Customer concentration risk
On top of what I said, there's also significant risk in that 23% of USAT's FY2014 revenues came from a single customer, the Compass Group. While this reliance of Compass has slowly been reduced, it's still very significant.
Valuation
Presently, USAT trades for 11.4x EV/EBITDA (this includes $16.7 million in preferred stock). This is not incredibly cheap on an absolute basis, especially taking into account the present cash-burning nature of the business.
On the other hand tech companies with similarly interesting growth stories and/or subscription revenues have sustained much higher EV/EBITDA ratios in the present market.
Conclusion
I am left rather undecided when it comes to USAT. The story is very alluring, even if earnings are not there yet and the business consumes cash upfront. Ultimately, the success of this business lies on whether USAT is establishing a fleet of payment devices which will then remain on the field collecting fees for many years to come.
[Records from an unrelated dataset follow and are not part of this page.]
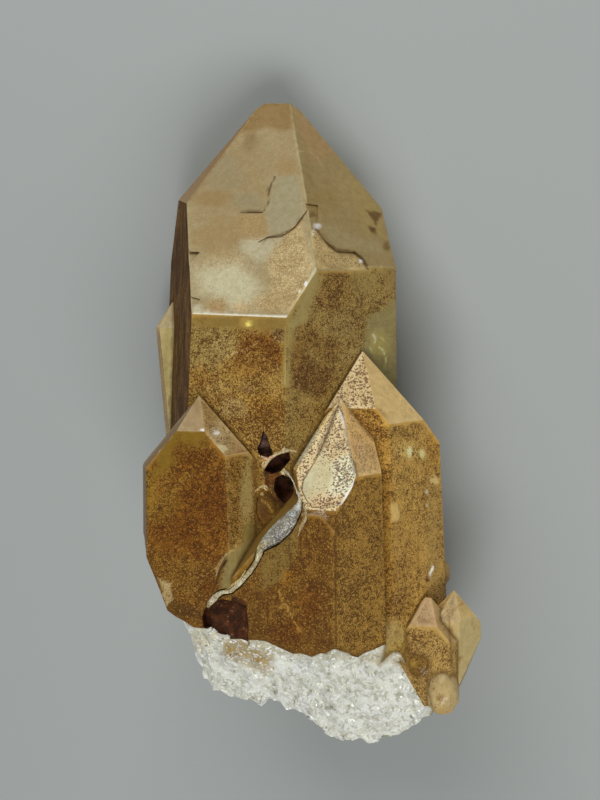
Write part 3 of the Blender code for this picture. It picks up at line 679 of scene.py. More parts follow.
        (spot(296, 624, 8, 5, 40), tone(170, 112, 22, specks=0.4), 0.7),
        (spot(282, 590, 10, 8), tone(150, 104, 30, specks=0.7), 0.5),
        (spot(310, 600, 16, 16), tone(118, 68, 14, **RUSTY), 0.7),
        (spot(288, 632, 18, 14), tone(118, 72, 18, **RUSTY), 0.7),
        (spot(318, 640, 14, 8), tone(124, 82, 26, specks=0.8), 0.6),
        (stroke(1.0, (273, 558), (273, 577)), tone(50, 28, 8), 0.9),
        (stroke(1.0, (289, 544), (290, 556), (293, 568)), tone(60, 34, 12), 0.8),
        (stroke(1.0, (300, 528), (300, 562)), tone(66, 36, 14), 0.8),
        (stroke(0.9, (268, 598), (267, 618), (270, 636)), tone(66, 34, 10), 0.8),
        (stroke(0.8, (278, 590), (286, 604), (292, 618), (299, 630)), tone(196, 154, 82, specks=0.0), 0.8),
        (stroke(1.4, (332, 524), (333, 560), (334, 600), (334, 645)), tone(172, 130, 62, specks=0.3), 0.5),
        (area((206, 604), (212, 597), (222, 592), (246, 600), (249, 647), (225, 638), (210, 632),
              soft=1.5, ragged=2.0, fine=True), {"stain": 0.9}, 1.0),
        (area((247, 602), (262, 600), (262, 646), (249, 646)), tone(120, 86, 34, specks=0.7), 0.7),
        (spot(258, 594, 12, 4), tone(96, 60, 26, specks=0.6), 0.6),
        (stroke(1.2, (255, 592), (246, 598), (226, 597), (214, 598)), tone(110, 76, 30), 0.6),
    ],
    "amber_hollow": [
        (area((256, 500), (262, 490), (272, 492), (281, 506), (276, 520), (266, 527), (258, 524),
              soft=1.5, ragged=2.0, fine=True),
         tone(140, 96, 24, specks=0.7, rust=0.5), 0.7),
        (spot(264, 512, 4, 6, 20), tone(92, 56, 14), 0.8),
        # Bright golden flecks: painted glints.
        (stroke(1.0, (262, 500), (268, 504), (272, 512)), tone(210, 176, 84, specks=0.0), 0.8),
        (spot(275, 517, 1.6, 1.4), tone(240, 220, 150, specks=0.0), 0.9),
        (spot(262, 494, 2.2, 1.4, 20), tone(236, 206, 140, specks=0.0), 0.9),
    ],
    ("apron", "side", 60): [
        (spot(345, 560, 8, 22), tone(136, 92, 44, **RUSTY), 0.6),
        (spot(348, 530, 8, 12), tone(158, 120, 56, specks=0.8), 0.6),
        (stroke(1.4, (357, 540), (356, 560), (358, 590), (365, 604), (363, 622), (362, 648)),
         tone(76, 46, 16), 0.8),
        (area((336, 600), (358, 596), (362, 612), (360, 650), (337, 650)),
         tone(142, 118, 68, specks=0.5, rust=0.0), 0.8),
        (spot(338, 640, 3, 4), tone(90, 84, 70), 0.6),
        (spot(376, 634, 16, 18), tone(150, 132, 84, specks=0.4, rust=0.0), 0.85),
        (stroke(1.0, (340, 616), (348, 608), (354, 600)), tone(176, 138, 70), 0.5),
        (spot(346, 537, 1.6, 2.0), GLINT, 0.8),
        (spot(346, 552, 1.2, 1.6), WHITE, 0.7),
    ],
    "small_front": [
        (spot(424, 612, 18, 8), tone(182, 152, 110, specks=0.5, spots=0.5), 0.5),
        (stroke(0.9, (404, 622), (436, 620), (446, 626)), tone(160, 112, 66), 0.5),
        (spot(420, 636, 16, 8), tone(166, 130, 70, specks=0.9), 0.5),
        (spot(424, 662, 14, 8), tone(176, 146, 86, specks=0.4), 0.5),
        (spot(410, 650, 4, 6), tone(128, 90, 38), 0.6),
        (stroke(0.9, (448, 616), (450, 640), (452, 672)), tone(110, 78, 34), 0.7),
    ],
    "small_right": [
        (stroke(1.0, (450, 618), (455, 608), (463, 603), (474, 604)), tone(150, 104, 56, specks=0.6), 0.6),
        (spot(452, 600, 4, 10), tone(160, 138, 92, specks=0.6, spots=0.4), 0.6),
        (spot(466, 640, 9, 16), tone(164, 150, 108), 0.5),
        (stroke(0.9, (449, 616), (450, 640), (452, 672)), tone(110, 78, 34), 0.7),
        (spot(460, 658, 2.4, 1.8), tone(124, 92, 46), 0.7),
        (stroke(0.8, (472, 622), (474, 630)), tone(124, 92, 46), 0.6),
    ],
    "nub": [
        (stroke(1.2, (437, 669), (447, 671), (455, 680)), tone(196, 150, 112, spots=0.1), 0.7),
        (spot(440, 698, 5, 3), tone(134, 104, 50), 0.8),
        (spot(434, 688, 3, 2), tone(140, 104, 52), 0.6),
        (spot(444, 712, 10, 4), tone(176, 142, 84), 0.6),
        (stroke(1.0, (430, 676), (428, 694), (434, 710)), tone(110, 76, 34), 0.6),
    ],
    "amber_nub": [
        (spot(408, 653, 10, 3), tone(96, 68, 26), 0.7),
        (spot(420, 672, 10, 5), tone(104, 78, 32), 0.7),
        (spot(412, 663, 4, 4), tone(164, 130, 62, specks=0.2), 0.7),
    ],
    "crust": [
        (spot(266, 458, 5, 3), tone(226, 178, 150), 0.9),
        (stroke(1.4, (303, 506), (306, 511), (304, 520)), tone(120, 92, 56), 0.6),
        (spot(300, 530, 4, 6), tone(196, 166, 120), 0.8),
        (spot(256, 492, 4, 4), tone(222, 186, 110), 0.8),
        (stroke(2.5, (246, 570), (236, 582), (225, 590)), tone(196, 176, 110), 0.9),
        (spot(220, 564, 8, 14), tone(150, 118, 66, specks=0.8), 0.9),
    ],
    "root": [
        (area((218, 640), (240, 640), (270, 648), (276, 660), (264, 672), (246, 668), (228, 656)),
         tone(150, 122, 62), 1.0),
        (spot(266, 668, 6, 8), tone(166, 138, 84), 0.7),
        (spot(204, 622, 16, 6, 20), tone(128, 112, 64), 0.9),
        (spot(226, 632, 16, 6, 20), tone(150, 128, 76), 0.8),
        (spot(203, 639, 13, 14), tone(186, 174, 136), 0.7),
        (spot(300, 650, 60, 6, 6), tone(150, 136, 84), 0.6),
        (spot(380, 658, 26, 5), tone(160, 144, 92), 0.6),
        (spot(302, 668, 12, 6), tone(236, 240, 234), 0.7),
        (spot(300, 708, 14, 8, 30), tone(228, 230, 220), 0.6),
        (area((361, 704), (376, 702), (392, 712), (388, 724), (376, 727), (366, 722), soft=1.5),
         tone(214, 218, 208), 0.8),
        (spot(352, 738, 10, 6), tone(196, 190, 176), 0.6),
        (stroke(1.2, (364, 724), (378, 731), (390, 730)), tone(150, 148, 132), 0.6),
        # Small dark dots and strokes here: painted shade of pits in the break.
        (spot(274, 684, 1.8, 1.8), tone(70, 66, 54), 1.0),
        (spot(308, 717, 2.2, 1.2), tone(50, 46, 36), 1.0),
        (spot(347, 742, 1.8, 1.4), tone(60, 52, 40), 0.9),
        (spot(300, 680, 2.2, 1.6), tone(140, 136, 112), 0.9),
        (spot(321, 671, 4, 1.6, 20), tone(110, 104, 78), 0.7),
        (spot(328, 674, 3, 1.8), tone(90, 84, 60), 0.6),
        (stroke(1.0, (411, 716), (414, 722), (415, 728)), tone(50, 46, 36), 0.9),
        (stroke(0.9, (417, 714), (420, 724)), tone(70, 66, 50), 0.8),
        (spot(367, 696, 3, 1.4), tone(110, 104, 80), 0.6),
        (spot(208, 628, 5, 2, 30), tone(60, 50, 26), 0.7),
    ],
}


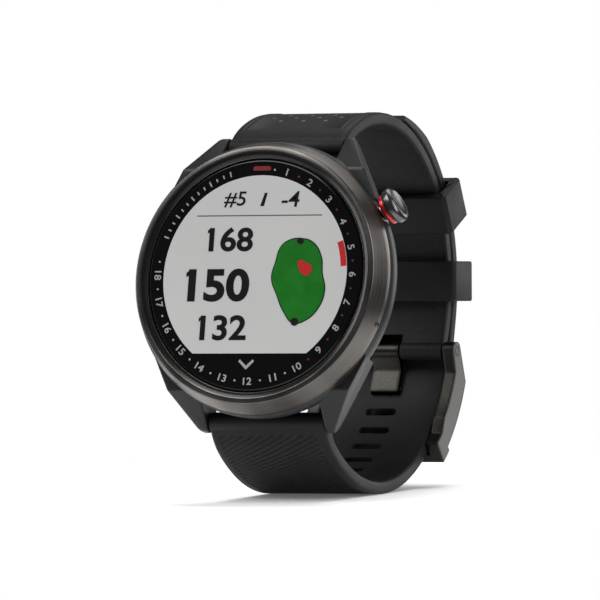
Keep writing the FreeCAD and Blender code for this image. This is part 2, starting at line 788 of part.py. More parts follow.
# round a lug bar from the wrist side to the front, then to the outer face
endAngles = ("-35", "-150", "120")
upper = newBody("upper")
padded(upper, "YZ_Plane", [
    aboutUpper(upperOut, "end_outer_angle") + (upperOut, -1),
    aboutUpper(upperOut, "-buckle_bar_angle"),
    aboutUpper(upperIn, "-buckle_bar_angle") + (upperIn, 1),
    aboutUpper(upperIn, "end_inner_angle"),
    barPoint("end_radius", endAngles[0], 1) + ("end_radius", -1),
    barPoint("end_radius", endAngles[1], 1) + ("end_radius", -1),
    barPoint("end_radius", endAngles[2], 1)], "strap_width")
upperKnuckle = rod("upper_knuckle", knuckleRadius, "strap_width",
                   ("-strap_width / 2", buckleBar[0], buckleBar[1]), sideways, 90)
upperBand = joined("upper_band", [upper, upperKnuckle])
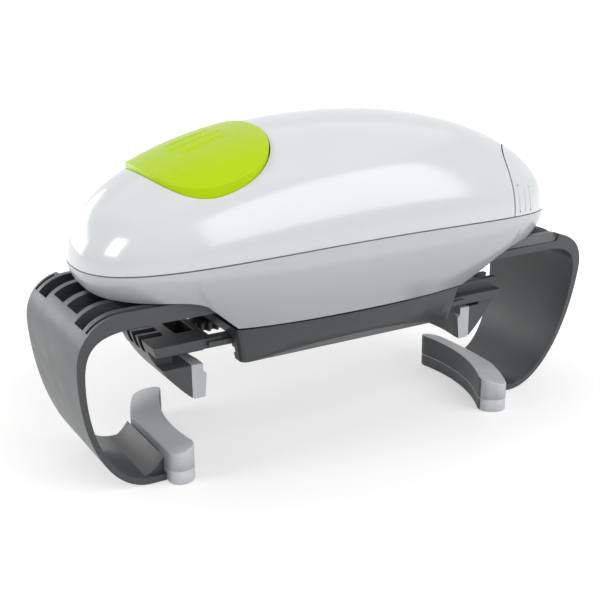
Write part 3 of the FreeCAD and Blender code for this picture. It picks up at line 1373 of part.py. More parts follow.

I ultimately think that economies of scale can push USAT into decent profitability. Indeed, the company has a long-term (3-4 years out) objective of attaining 13%-17% operating margin (and this on $100 million in revenues). What worries me is that even if it attains this lofty objective 3-4 years from now, the company would already be trading at 5x EV/EBIT today even after the stock dropped so much. So being positive on USAT today requires one to believe that the company will greatly exceed even its own guidance.
All in all, I'll remain neutral, but with an eye towards perhaps one day revisiting the stock.
Editor's Note: This article covers one or more stocks trading at less than $1 per share and/or with less than a $100 million market cap. Please be aware of the risks associated with these stocks.